If you can't watch the video, please accept our humble "Thanks!!" and know that we couldn't do this without you.

Lots of love, Karen

PS - If you're wondering why we chose the name "The Little Gray Donkey", this is why... It occurred to us that a little gray donkey carried Jesus when He was inside Mary's tummy.  A little gray donkey also carried Jesus into Jerusalem near the end of His life.  We desire to bring people Jesus and figured there's no better way than with the help of a Little Gray Donkey.




A Delightful Misunderstanding

After a bit of confusing conversation with a group of women and their kids we surmised that one of the women needed to go to her parents' house.  Just to clarify, we asked in our best Spanish, "Do you need to go to your parent's house?"

"Yes, next Thursday" replied the woman.  She explained where her parents live and asked if we could drive her there.  Although we weren't familiar with the specific pueblo, we know the area and felt confident our van could get us there.  

"Yes, of course" we replied without a real understanding of what this woman needed.  Unsure of what our "yes" meant, we handed it over to the Holy Spirit and picked a meeting spot.

This morning we arrived at the designated location only to find a different woman there with her five kids.  We know the woman who was waiting because we've helped her several times with food, school uniforms and other necessities.  "Where is the other woman?" we thought, "Why is this woman here with her kids?"  

Are you confused yet?  We were for sure!!

We smiled, rolled down the windows of the van and said "Good morning."   The woman opened the van door and piled in with her kids.  We laughed and asked, "So, where are we going?"  She explained that she needed to go to work in a chacra (farm) and guided us through the turns and up steep, rocky hills.  As we rounded the last corner, we saw the woman that originally asked us for a ride.  "What is going on?" we wondered.

As it turns out, all of them are related (four generations).  As a way of saying "Thank you" for us helping the woman with the 5 kids, her mom and grandparents wanted to have us over for lunch.

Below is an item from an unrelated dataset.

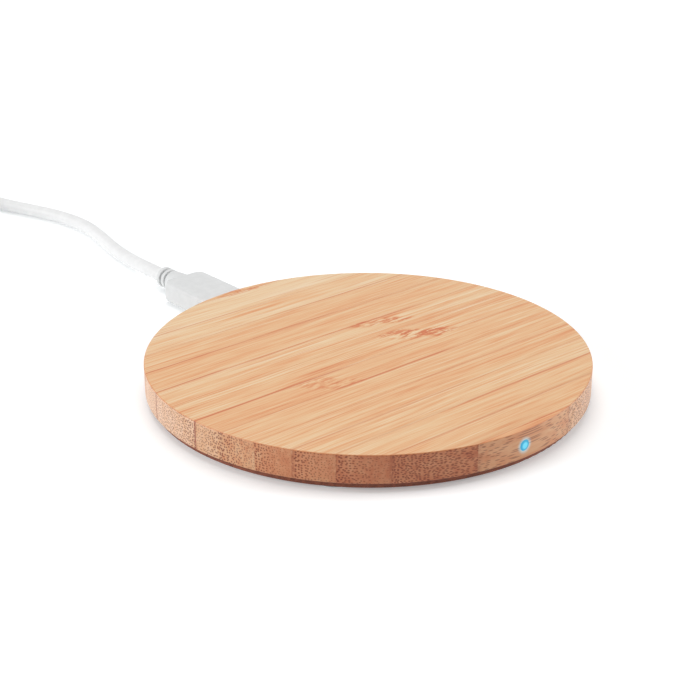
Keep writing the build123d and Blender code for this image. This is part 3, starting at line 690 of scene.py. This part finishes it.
def cut_away(piece, tools):
    """Takes each tool that meets the piece out of it, for good."""
    low = Vector(min(v.co[i] for v in piece.data.vertices) for i in range(3))
    high = Vector(max(v.co[i] for v in piece.data.vertices) for i in range(3))
    for tool in tools:
        tool_low = Vector(min(v.co[i] for v in tool.data.vertices) for i in range(3))
        tool_high = Vector(max(v.co[i] for v in tool.data.vertices) for i in range(3))
        if all(tool_low[i] < high[i] and low[i] < tool_high[i] for i in range(3)):
            cut = piece.modifiers.new("cut", "BOOLEAN")
            cut.operation = "DIFFERENCE"
            cut.solver = "EXACT"
            cut.object = tool
    if piece.modifiers:
        graph = bpy.context.evaluated_depsgraph_get()
        cut_mesh = bpy.data.meshes.new_from_object(piece.evaluated_get(graph))
        piece.modifiers.clear()
        piece.data = cut_mesh


# ---------------------------------------------------------------- the bamboo slats
def slat_piece(index, name, disc, tools):
    """One slat: the disc cut and chamfered at its seams, with the cutters taken out."""
    low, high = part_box(name)
    first, last = index == 0, index == len(SLAT_NAMES) - 1
    made = disc.copy()
    for seam_y, way, skipped in ((low.y + SEAM_GAP, -1, first), (high.y - SEAM_GAP, 1, last)):
        if skipped:
            continue
        everything = made.verts[:] + made.edges[:] + made.faces[:]
        bmesh.ops.bisect_plane(made, geom=everything, plane_co=(0, seam_y - way * SEAM_CHAMFER, 0),
                               plane_no=(0, way, 0))
        everything = made.verts[:] + made.edges[:] + made.faces[:]
        bmesh.ops.bisect_plane(made, geom=everything, plane_co=(0, seam_y, 0), plane_no=(0, way, 0),
                               clear_outer=True)
        open_edges = [edge for edge in made.edges if edge.is_boundary]
        bmesh.ops.holes_fill(made, edges=open_edges, sides=0)
        for vert in made.verts:
            if abs(vert.co.y - seam_y) < ON_SEAM:
                vert.co.z = min(vert.co.z, TOP_Z - SEAM_CHAMFER)
    bmesh.ops.recalc_face_normals(made, faces=made.faces)
    look = bamboo(index, low.y, high.y)
    piece = add_mesh(f"{name}_wood", made, "pad", "bamboo", look, name)
    cut_away(piece, tools)
    smooth(piece.data)


disc = turned(disc_outline(), TURN_SEGMENTS)
tools = [as_object(f"tool_{i}", made) for i, made in enumerate(cutters())]
for index, name in enumerate(SLAT_NAMES):
    slat_piece(index, name, disc, tools)
disc.free()
for tool in tools:
    bpy.data.objects.remove(tool)


# ---------------------------------------------------------------- the CAD nodes that stay
for row in frame["record"]["subparts"]:
    node = NODES[row["node"]]
    material_slot = row["material_slot"]
    if material_slot in PLAIN:
        node.data.materials.clear()
        node.data.materials.append(PLAIN[material_slot])


# ---------------------------------------------------------------- the cord
def coil_points():
    """The wound-up length: a layer of turns inwards, a climb, and a layer outwards on top."""
    roundness = (1 + math.cos(math.pi / COIL_STEPS)) / 2  # a spline runs this far inside its points
    points = []
    total_turns = LOWER_TURNS + CLIMB_TURNS + UPPER_TURNS
    for i in range(1, int(total_turns * COIL_STEPS) + 1):
        turns = i / COIL_STEPS
        if turns <= LOWER_TURNS:
            radius = COIL_OUTER_R + (COIL_INNER_R - COIL_OUTER_R) * turns / LOWER_TURNS
            height = LOWER_Z
            off_tie = abs((360 * turns - TIE_ANGLE + 180) % 360 - 180)
            if off_tie < TIE_LIFT_SPAN:
                height += TIE_LIFT * min(1.0, 2 * (1 - off_tie / TIE_LIFT_SPAN))
        elif turns <= LOWER_TURNS + CLIMB_TURNS:
            radius = COIL_INNER_R
            height = LOWER_Z + (UPPER_Z - LOWER_Z) * (turns - LOWER_TURNS) / CLIMB_TURNS
        else:
            share = (turns - LOWER_TURNS - CLIMB_TURNS) / UPPER_TURNS
            radius = COIL_INNER_R + (COIL_LAST_R - COIL_INNER_R) * share
            height = UPPER_Z
        angle = 2 * math.pi * turns
        points.append((COIL_MIDDLE[0] + radius / roundness * math.cos(angle),
                       COIL_MIDDLE[1] + radius / roundness * math.sin(angle), height))
    return points


def cord_piece():
    curve = bpy.data.curves.new("charging_cord", "CURVE")
    curve.dimensions = "3D"
    spline = curve.splines.new("NURBS")
    points = LEAD_ROUTE + coil_points() + TAIL
    spline.points.add(len(points) - 1)
    for point, place in zip(spline.points, points):
        point.co = (*(part * MM for part in place), 1.0)
    spline.order_u = CORD_ORDER
    spline.use_endpoint_u = True
    spline.resolution_u = CORD_RESOLUTION
    curve.bevel_depth = CORD_R
    curve.bevel_resolution = CORD_BEVEL_STEPS
    curve.use_fill_caps = True
    piece = bpy.data.objects.new("charging_cord", curve)
    bpy.context.scene.collection.objects.link(piece)
    piece.data.materials.append(PLAIN["cord_white"])
    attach(piece, "cable")
    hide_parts("cord_lead", "cord_wound", "cord_tail")
    return piece


# ---------------------------------------------------------------- the strap round the turns
def strap_outline(out):
    """The bundle's outline, across and up, that far outside its turns."""
    corner = TIE_CORNER_R + out
    left, right = COIL_MEAN_R - BUNDLE_W / 2 - out, COIL_MEAN_R + BUNDLE_W / 2 + out
    low, high = TIE_T - out, BUNDLE_H + out
    middles = [(right - corner, low + corner, -90), (right - corner, high - corner, 0),
               (left + corner, high - corner, 90), (left + corner, low + corner, 180)]
    outline = []
    for across, up, start in middles:
        for i in range(STRAP_CORNER_STEPS + 1):
            turn = math.radians(start + 90 * i / STRAP_CORNER_STEPS)
            outline.append((across + corner * math.cos(turn), up + corner * math.sin(turn)))
    return outline


def strap_layer(made, inside, outside, width, first, last):
    """A soft-edged band between two distances outside the bundle; a closed one if first is None."""
    soft = STRAP_EDGE
    section = [(inside + soft, -width / 2), (outside - soft, -width / 2),
               (outside, -width / 2 + soft), (outside, width / 2 - soft),
               (outside - soft, width / 2), (inside + soft, width / 2),
               (inside, width / 2 - soft), (inside, -width / 2 + soft)]
    turn = math.radians(TIE_ANGLE)
    rows = []
    for out, along in section:
        row = []
        for across, up in strap_outline(out)[first:last]:
            x = COIL_MIDDLE[0] + across * math.cos(turn) - along * math.sin(turn)
            y = COIL_MIDDLE[1] + across * math.sin(turn) + along * math.cos(turn)
            row.append(made.verts.new((x * MM, y * MM, up * MM)))
        rows.append(row)
    count = len(rows[0])
    for k in range(len(rows)):
        here, beyond = rows[k], rows[(k + 1) % len(rows)]
        for i in range(count if first is None else count - 1):
            j = (i + 1) % count
            made.faces.new((here[i], here[j], beyond[j], beyond[i]))
    if first is not None:
        made.faces.new([row[0] for row in rows])
        made.faces.new([row[-1] for row in reversed(rows)])


def strap_piece():
    """A hook-and-loop strap: one loop round the turns and its free end lying over it."""
    made = bmesh.new()
    strap_layer(made, 0.0, TIE_T, TIE_W, None, None)
    corner = STRAP_CORNER_STEPS + 1
    strap_layer(made, TIE_T, TIE_T + STRAP_END_T, TIE_W - STRAP_END_INSET,
                corner, 3 * corner - 2)
    bmesh.ops.recalc_face_normals(made, faces=made.faces)
    piece = add_mesh("cord_tie_strap", made, "cable", "tie_fabric", PLAIN["tie_fabric"], "cord_tie")
    smooth(piece.data, STRAP_SMOOTH_ANGLE)
    return piece


cord = cord_piece()
ON_CORD = [NODES[name] for name in sorted(NODES) if name.startswith(("plug_", "usb_a_"))]
ON_CORD.append(strap_piece())


# ---------------------------------------------------------------- floor, light and camera
FLOOR_Z = -0.02 * MM  # just under the feet
FLOOR_HALF = 12.0
FLOOR_WHITE = (0.78, 0.78, 0.78, 1.0)
FLOOR_GLOW = 0.31  # the floor is a lit white table, so that shadows on it stay pale
FLOOR_GLOW_TINT = (0.94, 0.985, 1.0, 1.0)
WORLD_LIGHT = 0.1
WORLD_IN_GLOSS = 0.55
BACKDROP = 1.0
SUN_FROM = (0.1, 0.2, 0.9)
SUN_WIDTH = 48  # degrees
SUN_STRENGTH = 1.78
SOFTBOX_SIZE = (1.25, 1.0)
LEFT_FROM = (-1.62, 0.94, 0.75)
LEFT_POWER = 27.0
RIGHT_FROM = (1.62, -0.94, 0.75)
RIGHT_POWER = 24.0
CAMERA_PLACE = (-0.20707, -0.23302, 0.14547)
CAMERA_TILT = 66.30  # degrees up from straight down
CAMERA_TURN = -40.9  # degrees about Z, from looking along +Y
CAMERA_LENS = 79.62
SENSOR_WIDTH = 36.0


def floor_piece():
    made = bmesh.new()
    bmesh.ops.create_grid(made, x_segments=1, y_segments=1, size=FLOOR_HALF,
                          matrix=Matrix.Translation((0, 0, FLOOR_Z)))
    mesh = bpy.data.meshes.new("floor")
    made.to_mesh(mesh)
    made.free()
    floor = bpy.data.objects.new("floor", mesh)
    bpy.context.scene.collection.objects.link(floor)
    look = Look("floor_white")
    look.set(Base_Color=FLOOR_WHITE, Roughness=0.9, Specular_IOR_Level=0.1,
             Emission_Color=FLOOR_GLOW_TINT, Emission_Strength=FLOOR_GLOW)
    mesh.materials.append(look.material)


def softbox(name, place, power):
    """A white panel of light that faces the pad."""
    light = bpy.data.lights.new(name, "AREA")
    light.shape = "RECTANGLE"
    light.size, light.size_y = SOFTBOX_SIZE
    light.energy = power
    lamp = bpy.data.objects.new(name, light)
    lamp.location = place
    lamp.rotation_euler = (-Vector(place)).to_track_quat("-Z", "Y").to_euler()
    bpy.context.scene.collection.objects.link(lamp)


def sun(place, angle, strength):
    """Soft light from far away, from the direction of place."""
    light = bpy.data.lights.new("sun", "SUN")
    light.angle = angle
    light.energy = strength
    lamp = bpy.data.objects.new("sun", light)
    lamp.rotation_euler = (-Vector(place)).to_track_quat("-Z", "Y").to_euler()
    bpy.context.scene.collection.objects.link(lamp)


def world_light(strength, in_gloss):
    """Dim light from all round, brighter where gloss and metal mirror it, with a white backdrop."""
    world = bpy.data.worlds.new("studio")
    bpy.context.scene.world = world
    world.use_nodes = True
    nodes, links = world.node_tree.nodes, world.node_tree.links
    background = nodes["Background"]
    background.inputs["Color"].default_value = (1.0, 1.0, 1.0, 1.0)
    ray = nodes.new("ShaderNodeLightPath")
    level = strength
    for kind, brightness in (("Is Glossy Ray", in_gloss), ("Is Camera Ray", BACKDROP)):
        chosen = nodes.new("ShaderNodeMapRange")
        links.new(ray.outputs[kind], chosen.inputs["Value"])
        if isinstance(level, bpy.types.NodeSocket):
            links.new(level, chosen.inputs["To Min"])
        else:
            chosen.inputs["To Min"].default_value = level
        chosen.inputs["To Max"].default_value = brightness
        level = chosen.outputs["Result"]
    links.new(level, background.inputs["Strength"])


floor_piece()
world_light(WORLD_LIGHT, WORLD_IN_GLOSS)
sun(SUN_FROM, math.radians(SUN_WIDTH), SUN_STRENGTH)
softbox("left", LEFT_FROM, LEFT_POWER)
softbox("right", RIGHT_FROM, RIGHT_POWER)

camera_data = bpy.data.cameras.new("camera")
camera_data.lens = CAMERA_LENS
camera_data.sensor_width = SENSOR_WIDTH
camera = bpy.data.objects.new("camera", camera_data)
camera.location = CAMERA_PLACE
camera.rotation_euler = (math.radians(CAMERA_TILT), 0.0, math.radians(CAMERA_TURN))
bpy.context.scene.collection.objects.link(camera)
bpy.context.scene.camera = camera
bpy.context.scene.view_settings.view_transform = "Standard"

They wanted to just spend the afternoon together.... who would have guessed???  

Following are some pictures from our unexpected lunch gathering...




When we first arrived the great-grandpa showed us a jungle cat that he had killed the night before.  They eat the meat and then he sells the pelt in the city.  Usually, he gets "large" ones, but he won't pass up the babies.  When we asked what "large" 'meant he put his hand up above his waist.




Shortly after we arrived, the great-grandma caught a couple chickens that were running around the yard.  The grandma and mom killed the chickens and then cleaned them in the canal.  



































When we first arrived it was startling to see lunch in such a raw state, but now it seems perfectly normal.











As the women were preparing lunch the kids swam in the canal... yes, the same canal that they just dumped the chicken guts in....




Our totally confusing attempt at being helpful ended up being a delightful misunderstanding.  We had wonderful conversation, laughed all morning and had the chance to get to know them all better.


Wednesday Night Ministry in Full Swing

It has taken a while to get into a groove, 
but we've finally settled into a nice routine.

Every Wednesday we bump along a pitted dirt road through the rice fields to Moropon, which is a small pueblo about 25 minutes from San Hilarion.

Usually, we arrive in the early afternoon. Yesterday we arrived a bit later because we waited for the rainstorm to pass.  We're learning to operate like the Peruvians who stop everything when the rain starts.

Upon arriving, the kids jumped out of the van and ran for the field where they began playing Frisbee in the ankle-deep mud.  We just received Frisbees in the mail from friends in the United States.  Our Frisbee premiere was a huge success; the local kids LOVED it!!

As the kids play, the adults in the community prepare dinner altogether.   This has become a delightful time for everyone.  We all appreciate the opportunity to get to know one another, share stories and laugh about....life.  Usually we prepare dinner outside over the fire, but everything was soaked from the rainstorm so we moved indoors.  With no hesitation a woman invited us to use her house and welcomed us in with a smile.

We begin with praise and worship.  Chris has mastered several songs in Spanish and does a great job improvising to accommodate requests.

During each visit we read and discuss scripture, sing praise and worship, and do activities with the kids.

Last night we shared Jesus' teachings about the "salt of the earth" and the "light of the world".
We turned off the one light which hangs from the middle of the ceiling and compared the darkness to sin.   The kids here are very familiar with darkness...and sin.  After lighting a candle and letting our eyes adjust, we talked about the impact of one candle.  We all agreed that Jesus' love is like candlelight that brightens even the darkest of situations.

During our discussion each person (adults and kids) painted a picture of a candle illuminating the darkness. We encouraged everybody to use their pictures to teach the people at home about Jesus' love.  The black background represents sin, the candle represents a person, the flame represents Jesus' love and the candlelight represents the love of Jesus radiating out of the person and illuminating the darkness.  It was beautiful and FUN!!!

After our bible study and art project, we enjoyed dinner altogether.





Anna had fun teaching one of her friends a hand-slapping game.


As our time together came to a close, we bid the community farewell and headed home on the dark, pitted dirt roads.

Thank you Jesus for bringing us here to this little community in the middle of the Peruvian jungle to share your love!!